The yield on 10-year Treasuries increased +1 bps to +2.63%, the highest in more than three years. In Germany, the 10-year bund yield has gained +1 bps to +0.58%, while the U.K 10-year yield Gilt climbed less than +1 bps to +1.331%, the highest in a week.
4. Dollar Shutdown
The consensus is that the impact on the USD in case of a U.S government shut-down should be more pronounced this time compared with other times when the government stopped working, like in 2013 when the dollar’s reaction was relatively muted.
The dollar is already on the back foot on the uncertainty over whether the short-term funding bill to prevent a shutdown will be passed today with the EUR/USD rising +0.3% to €1.2272 and USD/JPY falling -0.4% to ¥110.63.
Note: The bill still needs to go through the Senate and the Republicans need at least nine Democrats to back it up. So far only one Democrat has said he will vote yes.
Sterling remains volatile after data this mornings disappointing U.K retail sales number (see below). GBP/USD is last up +0.1% at £1.3910, compared with £1.3933 before the data. EUR/GBP is up +0.2% at €0.8828, roughly where it was beforehand.
5. U.K retail sales had steepest December drop in seven years
Data this morning showed that U.K retail sales fell sharply in December; with Britons paring back their spending after taking advantage of “Black Friday” in November.
Monthly retail sales fell by -1.5% compared with the previous month.

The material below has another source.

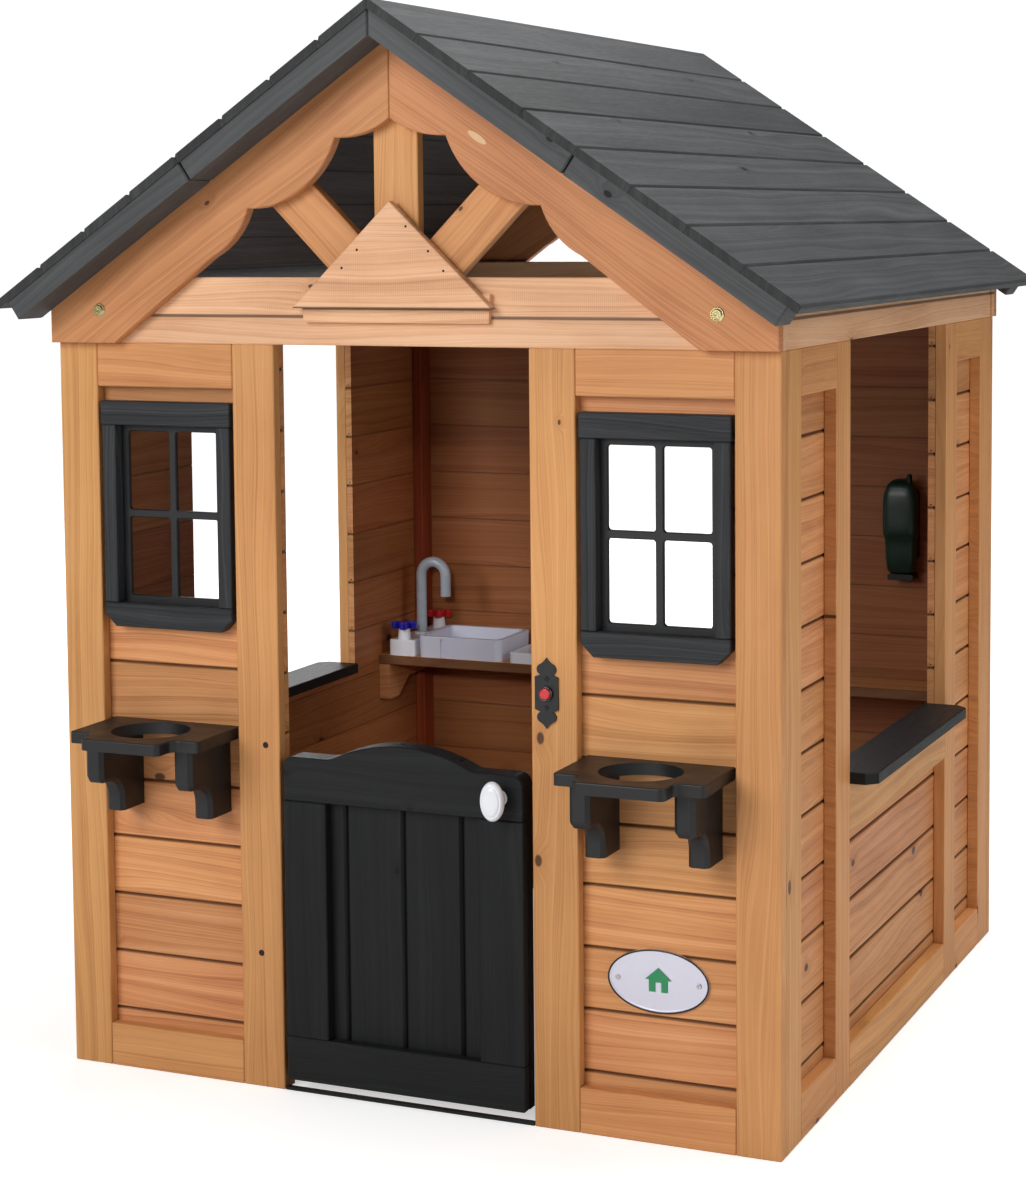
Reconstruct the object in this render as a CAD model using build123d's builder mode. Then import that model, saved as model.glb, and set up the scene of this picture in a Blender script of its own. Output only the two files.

This was nearly double the decline anticipated by the street and the steepest monthly drop since June 2016, the month of the Brexit referendum, and the biggest decline for that month in seven years.
Note: The fall followed a +1.0% monthly increase in November, driven by Black Friday discounts as well as by Britons’ early Christmas purchases.
Compared with the same month a year earlier, sales grew by +1.4%.